Un Bertolucci decisamente non ermetico dunque, un po’ «neocrepuscolare» e «impressionista» come ama definirsi lui: “cercavo con la mia poesia di ottenere un po’ di luce vera”, da bravo parmigiano, dunque, secondo Verdi. Impressionista in quanto parte sempre da una estrema fedeltà al dato concreto, reale, “annotando con acribia quasi maniacale tutte le variazioni di luce e di clima che possono verificarsi nel corso di un giorno o di un anno”.
Questa è la sua «invenzione» del reale che si traduce in una immersione in esso inerte ma vigile e ardente.
Quello dell’impressionismo trasportato in letteratura è sempre stato un chiodo fisso in Bertolucci tanto che se di letteratura deve parlare usa come parallelo un pittore impressionista: per parlare della Mansfield cita Bonnard.

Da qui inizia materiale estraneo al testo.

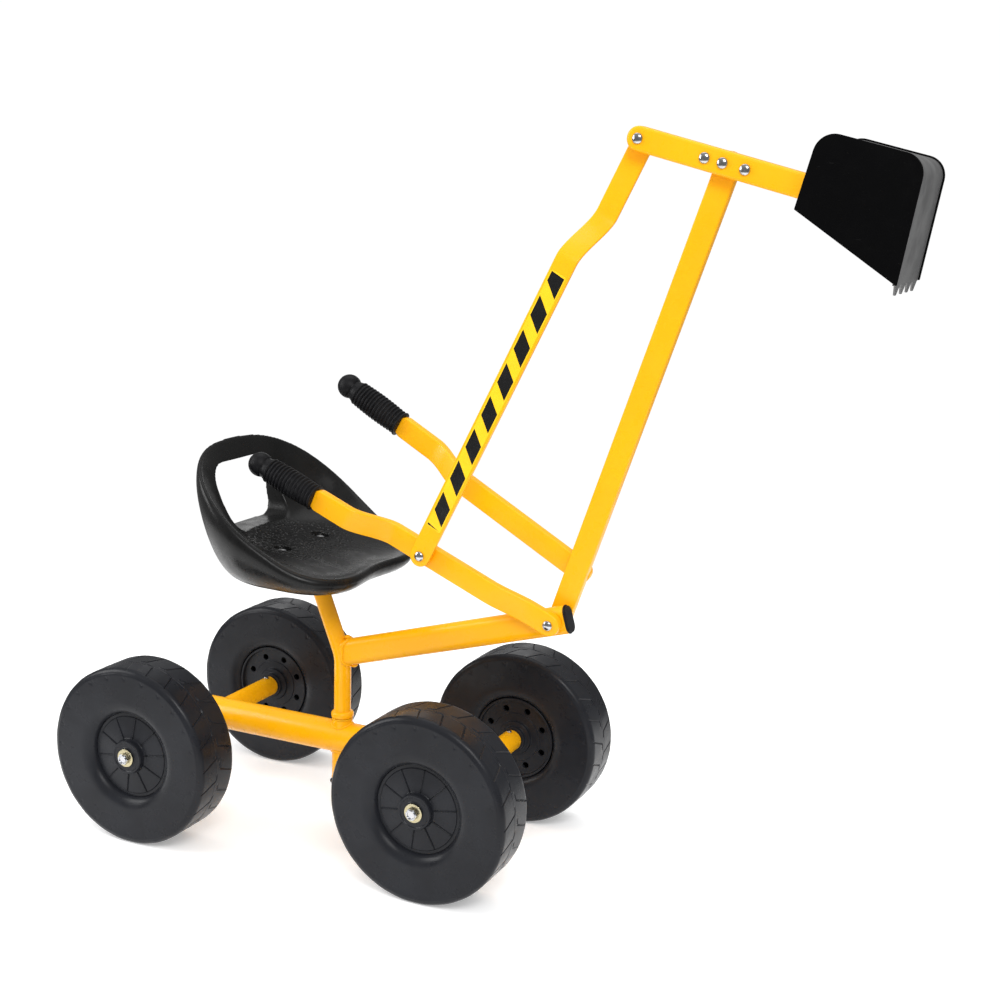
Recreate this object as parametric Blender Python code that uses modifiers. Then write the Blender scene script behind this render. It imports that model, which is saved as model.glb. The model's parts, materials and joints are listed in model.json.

Ma in realtà Bertolucci attua uno stravolgimento lieve sia a impressionismo che crepuscolarismo, come ci spiega Zanzotto.
“Egli ne sceglie parecchi elementi facendoli poi virare in una luce di assolutezza che si dilata parallela alla poesia pura. Sotto le lacche limpidissime di Bertolucci ogni prosasticità, o, all’opposto, ogni cantabilità, si trasfigurano; tutto entra come un’atemporale ambra, in un non luogo timbrico, pur conservando l’aura libera, la sensitività e persino la «resistenza» di ciò che è vivente”.
Guardando il cammino della poesia di Bertolucci, in una prospettiva di molti anni e una serie di libri, si individua una linea sinuosa ma non interrotta che va da una sorta di impressionismo adolescenziale a un tempo di realismo affettuoso, familiare, domestico per giungere in Viaggio d’inverno a una interiorizzazione del paesaggio, della durata temporale, delle figure umane e per concludere con Verso le sorgenti del Cinghio un’opera che sintetizza e ridà luce ai maggiori temi bertolucciani.